Hatfield science center in Newport exhibits sea-inspired paintings


By Tiffany Woods

A new exhibit of paintings representing the sea and coastal mudflats is on display through July 7 at the public wing of the Hatfield Marine Science Center in Newport.

Mimi Cernyar Fox, an artist from Raymond, Wash., created the exhibit, which is called “Water Water Everywhere” and is showing at the Oregon Sea Grant-operated Visitor Center at Hatfield. It features five paintings that use oil, acrylic or charcoal on canvas.

painting of ocean

“In the Bosom of the Sea” is on display at Hatfield. (photo courtesy of Mimi Cernyar Fox)

Cernyar Fox is no stranger to Newport. She has taught art at the Oregon Coast Community College and shown some of her work at the Newport Visual Arts Center. She put herself through art school by tending bar in the summers at Newport’s bayfront, where she became friends with some of the fishermen. During those summers she’d also spend a few weeks working as a cook and night lookout aboard fishing boats.

“It was something I did so I could study the sea,” she said. “I wanted to understand the light and the water out there. That’s how I learned to paint the sea. During the brief times I would have off, or during my long and lonely four-hour night watch, I would make sketches and color notations in my journal.”

She has since transferred that experience onto the canvas, painting with a forward and backward motion for the eye, much like the movement of a tidal wave.

“I am conscious of the rhythm and movement of the sea and work to paint it in such a way that one can almost hear it,” she said.

That movement is on display at Hatfield in her painting “In the Bosom of the Sea,” which was inspired by the Bering Sea.

painting of a mudflat

“Mudflat-Soldier Boy” uses real shells and is also at Hatfield. (photo courtesy of Cernyar Fox)

Some of her artwork also has an environmental focus, aiming to raise awareness about declining seabirds and the health of the ocean. For example, one of her paintings, “The Signal,” at Hatfield features a mudflat with real shells and a figurine blowing a trumpet “as a signal that our beaches and our marine birds are in danger,” she said. Another, “In the Quiet,” is made with broken sand dollars to signify starving seagulls, which eat them.

Cernyar Fox holds a bachelor’s degree from the Pacific Northwest College of Art and a Master of Fine Arts from Washington State University.

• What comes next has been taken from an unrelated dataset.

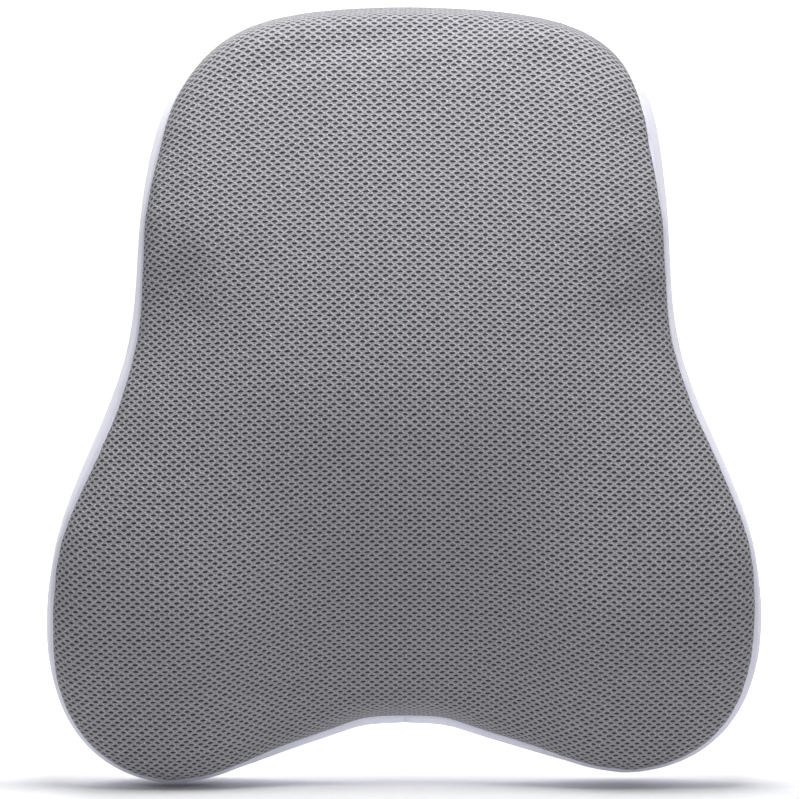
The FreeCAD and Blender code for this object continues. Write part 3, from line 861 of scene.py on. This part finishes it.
def webbing(name, corners, radii, middle_z):
    """A length of webbing whose middle follows these corners, given in X and Y."""
    route = rounded_route(corners, radii)
    along = [0.0]
    for first, second in zip(route, route[1:]):
        along.append(along[-1] + (second - first).length)
    bm = bmesh.new()
    rows = len(route) - 1
    bmesh.ops.create_grid(bm, x_segments=rows, y_segments=webbing_picks, size=0.5)
    woven = bm.loops.layers.uv.new("woven")
    for face in bm.faces:
        for loop in face.loops:
            row = round((loop.vert.co.x + 0.5) * rows)
            loop[woven].uv = (along[row], loop.vert.co.y * webbing_width)
    for vert in bm.verts:
        row = round((vert.co.x + 0.5) * rows)
        vert.co = (*route[row], middle_z + vert.co.y * webbing_width)
    mesh = bpy.data.meshes.new(name)
    bm.to_mesh(mesh)
    bm.free()
    mesh.shade_smooth()
    made = new_object(name, mesh)
    cloth = made.modifiers.new("cloth", "SOLIDIFY")
    cloth.thickness = webbing_thickness
    cloth.offset = 0.0
    selvedge = made.modifiers.new("selvedge", "BEVEL")
    selvedge.width = webbing_edge
    selvedge.segments = 2
    selvedge.limit_method = "ANGLE"
    selvedge.angle_limit = math.radians(60)
    made.data.materials.append(ribbed.material)
    return made


ribbed = Finish("black_elastic_webbing", (0.02, 0.02, 0.021), 0.75, {"Sheen Weight": 0.2}, uv=True)
along_web, across_web, spare_axis = ribbed.axes()
rib = (across_web / rib_pitch).wave()
pick = (along_web / pick_pitch + rib * 0.5).wave()
fluff = ribbed.noise(1500.0, 1.0)
weave = rib * (pick * 0.6 + 0.4)
raised_yarn = weave * (fluff * 0.6 + 0.4)
ribbed.feed(
    Base_Color=ribbed.mixed(raised_yarn, (0.009, 0.009, 0.0095), (0.05, 0.05, 0.053)),
    Roughness=0.68 + fluff * 0.2,
    Normal=ribbed.relief(weave, 0.0003),
)
for place in ("upper", "lower"):
    low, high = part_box("strap_" + place + "_long")
    strap_z = (low.z + high.z) / 2
    half = high.x + half_beyond_box
    anchor = [
        (half - anchor_inset, -anchor_depth),
        (half - bow_inset, bow_height),
        (half - run_inset, outer_line),
    ]
    short_route = [(-x, y) for x, y in anchor]
    short_route += [(socket_bar, outer_line), (socket_bar, inner_line)]
    short_route += [(lap_start, inner_line), (lap_meets, lap_line), (lap_end, lap_line)]
    short_radii = (*anchor_radii, bar_radius, bar_radius, lap_radius, lap_radius)
    short = webbing("short_strap_" + place, short_route, short_radii, strap_z)
    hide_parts("strap_" + place + "_short")
    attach(short, "cushion")

    run_route = [*anchor, (plug_clear, outer_line)]
    run = webbing("long_strap_" + place, run_route, anchor_radii, strap_z)
    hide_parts("strap_" + place + "_long")
    slack_start = (half - run_inset, outer_line, strap_z)
    slack_end = (plug_clear, outer_line, strap_z)
    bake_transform(run, "cushion", place + "_plug", start=slack_start, end=slack_end)

    loop_route = [(plug_clear, outer_line), (plug_bar, outer_line), (plug_bar, inner_line)]
    loop_route += [(slide_far, inner_line), (slide_far, lap_line), (slide_near, lap_line)]
    loop_radii = (bar_radius, bar_radius, slide_radius, slide_radius)
    loop = webbing("strap_loop_" + place, loop_route, loop_radii, strap_z)
    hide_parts("strap_" + place + "_long")
    loop_start = (plug_bar + loop_bend_from, inner_line, strap_z)
    loop_end = (slide_near + loop_bend_to, inner_line, strap_z)
    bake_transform(loop, place + "_plug", place + "_adjuster", start=loop_start, end=loop_end)

# ---------------------------------------------------------------- buckles and slides
# Side-release buckles and three-bar slides, moulded in black acetal with a fine spark grain. The
# plug's latch arms are polished where they rub in the socket.
for place in ("upper", "lower"):
    for moulding, shine in (("socket", 0.46), ("plug", 0.42), ("arms", 0.34), ("slide", 0.46)):
        acetal = Finish("acetal_" + moulding + "_" + place, (0.018, 0.018, 0.019), shine)
        spark = acetal.noise(2600.0, 2.0)
        flow = acetal.noise(60.0, 3.0, (0.4, 1.0, 1.0))
        scuff = acetal.noise(240.0, 4.0, (0.15, 1.0, 1.0)).ramp(0.62, 0.75)
        acetal_tone = acetal.mixed(flow, (0.014, 0.014, 0.015), (0.024, 0.024, 0.026))
        acetal.feed(
            Base_Color=acetal.mixed(scuff * 0.5, acetal_tone, (0.06, 0.06, 0.062)),
            Roughness=shine + spark * 0.12 - scuff * 0.08,
            Normal=acetal.relief(spark, 0.00006),
        )
        node = "adjuster_" + place if moulding == "slide" else "buckle_" + place + "_" + moulding
        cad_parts[node].material_slots[0].material = acetal.material

# ---------------------------------------------------------------- zip
# A coil zip across the back: two woven tapes, each with a nylon coil sewn to its edge, closed by
# a coated metal slider with a flat pull, and stopped at both ends by crimped metal.
coil_pitch = 0.0015
tooth_size = (0.00066, 0.0016, 0.0037)
tooth_rounding = 0.00024
coil_cord = 0.0007
tape_thickness = 0.0007
tape_columns = 60
tape_rows = 6
tape_ripple = 0.00012
ripple_rate = 40.0
chevron_width = 0.004
twill_pitch = 0.0012

zip_coil = Finish("zip_nylon", (0.03, 0.03, 0.032), 0.38)
draw_marks = zip_coil.noise(900.0, 2.0, (1.0, 1.0, 0.2))
zip_coil.feed(
    Base_Color=zip_coil.mixed(draw_marks, (0.02, 0.02, 0.022), (0.045, 0.045, 0.048)),
    Roughness=0.32 + draw_marks * 0.2,
)
zip_woven = Finish("zip_tape_weave", (0.03, 0.03, 0.032), 0.8, {"Sheen Weight": 0.15})
x, y, z = zip_woven.axes()
chevron = abs((z / chevron_width).fraction() - 0.5) * 2.0
twill = (x / twill_pitch + chevron * 1.6).wave()
tape_fluff = zip_woven.noise(1200.0, 1.0)
zip_woven.feed(
    Base_Color=zip_woven.mixed(twill, (0.014, 0.014, 0.015), (0.045, 0.045, 0.048)),
    Roughness=0.74 + tape_fluff * 0.16,
    Normal=zip_woven.relief(twill * 0.8 + tape_fluff * 0.2, 0.00025),
)


def rounded_blocks(name, blocks, rounding):
    """Many small rounded blocks in one mesh, each given by its centre, size and turn about Y."""
    bm = bmesh.new()
    for centre, size, turn in blocks:
        turned = Matrix.Translation(centre) @ Matrix.Rotation(turn, 4, "Y")
        bmesh.ops.create_cube(bm, size=1.0, matrix=turned @ Matrix.Diagonal((*size, 1.0)))
    corner = {"affect": "EDGES", "segments": 1, "profile": 0.5, "material": -1}
    bmesh.ops.bevel(bm, geom=bm.edges, offset=rounding, **corner)
    mesh = bpy.data.meshes.new(name)
    bm.to_mesh(mesh)
    bm.free()
    mesh.shade_smooth()
    return new_object(name, mesh)


for place, lean in (("upper", 1), ("lower", -1)):
    low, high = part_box("zip_coil_" + place)
    coil_y = (low.y + high.y) / 2
    root_z = high.z if lean > 0 else low.z
    tooth_z = root_z - lean * tooth_size[2] / 2
    first_x = low.x + coil_pitch * (0.5 if lean > 0 else 1.0)
    teeth = []
    for turn in range(int((high.x - low.x) / coil_pitch) - 1):
        teeth.append(((first_x + turn * coil_pitch, coil_y, tooth_z), tooth_size, 0))
    cord_size = (high.x - low.x, coil_cord, coil_cord)
    cord_place = (0, coil_y + tooth_size[1] / 2, root_z - lean * coil_cord)
    coil = rounded_blocks("coil_" + place, [*teeth, (cord_place, cord_size, 0)], tooth_rounding)
    coil.data.materials.append(zip_coil.material)
    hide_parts("zip_coil_" + place)
    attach(coil, "cushion")

    low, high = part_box("zip_tape_" + place)
    tape_middle = (low + high) / 2
    bm = bmesh.new()
    bmesh.ops.create_grid(bm, x_segments=tape_columns, y_segments=tape_rows, size=0.5)
    for vert in bm.verts:
        wave = math.sin(vert.co.x * ripple_rate + lean)
        ripple = tape_ripple * wave * (0.5 + vert.co.y * lean)
        vert.co.z = vert.co.y * (high.z - low.z) + tape_middle.z
        vert.co.x = vert.co.x * (high.x - low.x)
        vert.co.y = tape_middle.y + ripple
    mesh = bpy.data.meshes.new("tape_" + place)
    bm.to_mesh(mesh)
    bm.free()
    mesh.shade_smooth()
    tape = new_object("tape_" + place, mesh)
    woven_cloth = tape.modifiers.new("cloth", "SOLIDIFY")
    woven_cloth.thickness = tape_thickness
    woven_cloth.offset = 0.0
    mesh.materials.append(zip_woven.material)
    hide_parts("zip_tape_" + place)
    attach(tape, "cushion")

for node in ("zip_slider", "zip_pull", "zip_stops"):
    coated = Finish(node + "_metal", (0.05, 0.05, 0.053), 0.36, {"Metallic": 0.7})
    orange_peel = coated.noise(700.0, 2.0)
    rubbed = coated.noise(260.0, 4.0).ramp(0.6, 0.72)
    coated.feed(
        Base_Color=coated.mixed(rubbed * 0.6, (0.045, 0.045, 0.048), (0.42, 0.41, 0.4)),
        Roughness=0.3 + orange_peel * 0.14,
        Metallic=0.6 + rubbed * 0.4,
        Normal=coated.relief(orange_peel, 0.00004),
    )
    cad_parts[node].material_slots[0].material = coated.material

# ---------------------------------------------------------------- care label
# A blank strip of white satin ribbon, sewn to the back below the zip along its top edge and free
# to curl at its foot.
label_columns = 24
label_rows = 16
label_curl = 0.0012
label_thickness = 0.00025
curl_evenness = 0.6
curl_turns = 5.0
satin_pitch = (0.0011, 0.00045)
low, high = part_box("care_label")
bm = bmesh.new()
bmesh.ops.create_grid(bm, x_segments=label_columns, y_segments=label_rows, size=0.5)
for vert in bm.verts:
    hang = 0.5 - vert.co.y
    uneven = curl_evenness + (1 - curl_evenness) * math.cos(vert.co.x * curl_turns + hang)
    curl = label_curl * hang**2 * uneven
    vert.co.z = vert.co.y * (high.z - low.z) + (low.z + high.z) / 2
    vert.co.x = vert.co.x * (high.x - low.x) + (low.x + high.x) / 2
    vert.co.y = (low.y + high.y) / 2 + curl
label_mesh = bpy.data.meshes.new("label_ribbon")
bm.to_mesh(label_mesh)
bm.free()
label_mesh.shade_smooth()
label = new_object("label_ribbon", label_mesh)
ribbon = label.modifiers.new("cloth", "SOLIDIFY")
ribbon.thickness = label_thickness
ribbon.offset = 0.0
satin = Finish("label_satin_ribbon", (0.66, 0.66, 0.64), 0.34, {"Sheen Weight": 0.2})
x, y, z = satin.axes()
floats = (z / satin_pitch[1] + (x / satin_pitch[0]).wave() * 0.3).wave()
satin.feed(
    Base_Color=satin.mixed(floats, (0.58, 0.58, 0.56), (0.7, 0.7, 0.68)),
    Roughness=0.3 + floats * 0.12,
    Normal=satin.relief(floats, 0.00006),
)
label_mesh.materials.append(satin.material)
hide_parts("care_label")
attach(label, "cushion")

# ---------------------------------------------------------------- stitching
# Bonded polyester thread: bar tacks that hold the short straps' laps, a lockstitched row all round
# the zip's slot, and one across the label's head.
stitch_length = 0.0027
stitch_gap = 0.0009
thread_width = 0.0005
thread_rounding = 0.00012
twist_pitch = 0.0006
row_beyond_slot = 0.003
behind_cover = 0.02
tack_length = 0.003
tack_pitch = 0.00055
tack_slant = math.radians(9)
label_stitch_drop = 0.0015


def stitched_row(start, end):
    """Stitches along a line on the cover's back, from one (x, z) to another."""
    start, end = Vector(start), Vector(end)
    count = round((end - start).length / (stitch_length + stitch_gap))
    turn = -math.atan2(end.y - start.y, end.x - start.x)
    row = []
    for step in range(count):
        at_x, at_z = start.lerp(end, (step + 0.5) / count)
        hit = cover_tree.ray_cast(Vector((at_x, behind_cover, at_z)), Vector((0, -1, 0)))[0]
        row.append(((at_x, hit.y, at_z), (stitch_length, thread_width, thread_width), turn))
    return row


def thread_piece(name, stitches, tone):
    """The stitches as one piece in polyester thread, with its fine twist."""
    made = rounded_blocks(name, stitches, thread_rounding)
    thread = Finish(name + "_thread", tone, 0.55, {"Sheen Weight": 0.2})
    x, y, z = thread.axes()
    twist = ((x + z) / twist_pitch).wave()
    darker = [part * 0.6 for part in tone]
    thread.feed(
        Base_Color=thread.mixed(twist, darker, tone),
        Roughness=0.5 + twist * 0.15,
        Normal=thread.relief(twist, 0.00008),
    )
    made.data.materials.append(thread.material)
    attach(made, "cushion")
    return made


low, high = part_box("strap_stitching")
tack_y = (low.y + high.y) / 2 - thread_width / 4
strap_low, strap_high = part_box("strap_upper_short")
tack_half = high.z - (strap_low.z + strap_high.z) / 2
thread_size = (tack_length, thread_width, thread_width)
tacks = []
for place in ("upper", "lower"):
    strap_low, strap_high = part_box("strap_" + place + "_short")
    strap_z = (strap_low.z + strap_high.z) / 2
    for tack_x in (low.x + tack_length / 2, high.x - tack_length / 2):
        for step in range(int(2 * tack_half / tack_pitch)):
            tack_z = strap_z - tack_half + (step + 0.5) * tack_pitch
            tacks.append(((tack_x, tack_y, tack_z), thread_size, tack_slant * (-1) ** step))
bar_tacks = thread_piece("bar_tacks", tacks, (0.035, 0.035, 0.037))
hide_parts("strap_stitching")

row_x = slot_half_length + row_beyond_slot
row_high = zip_level + slot_half_height + row_beyond_slot
row_low = zip_level - slot_half_height - row_beyond_slot
slot_rows = stitched_row((-row_x, row_high), (row_x, row_high))
slot_rows += stitched_row((-row_x, row_low), (row_x, row_low))
for side in (-1, 1):
    slot_rows += stitched_row((side * row_x, row_low), (side * row_x, row_high))
thread_piece("zip_topstitch", slot_rows, (0.2, 0.2, 0.21))

low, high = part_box("care_label")
label_rows_z = high.z - label_stitch_drop
label_row = []
for (at_x, at_y, at_z), size, turn in stitched_row((low.x, label_rows_z), (high.x, label_rows_z)):
    label_row.append(((at_x, high.y, at_z), size, turn))
thread_piece("label_topstitch", label_row, (0.5, 0.5, 0.49))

Her exhibit is part of a growing effort to include marine-inspired art as a complement to the research-focused displays at the Visitor Center. A current exhibit, for example, features pottery depicting 28 threatened or endangered species in the Pacific Northwest.

Every year, about 150,000 people pass through the doors of the Visitor Center, where they can touch sea anemones, crash simulated tsunami waves against Lego structures, marvel over model-sized fishing boats, or watch aquatic animals in aquarium tanks.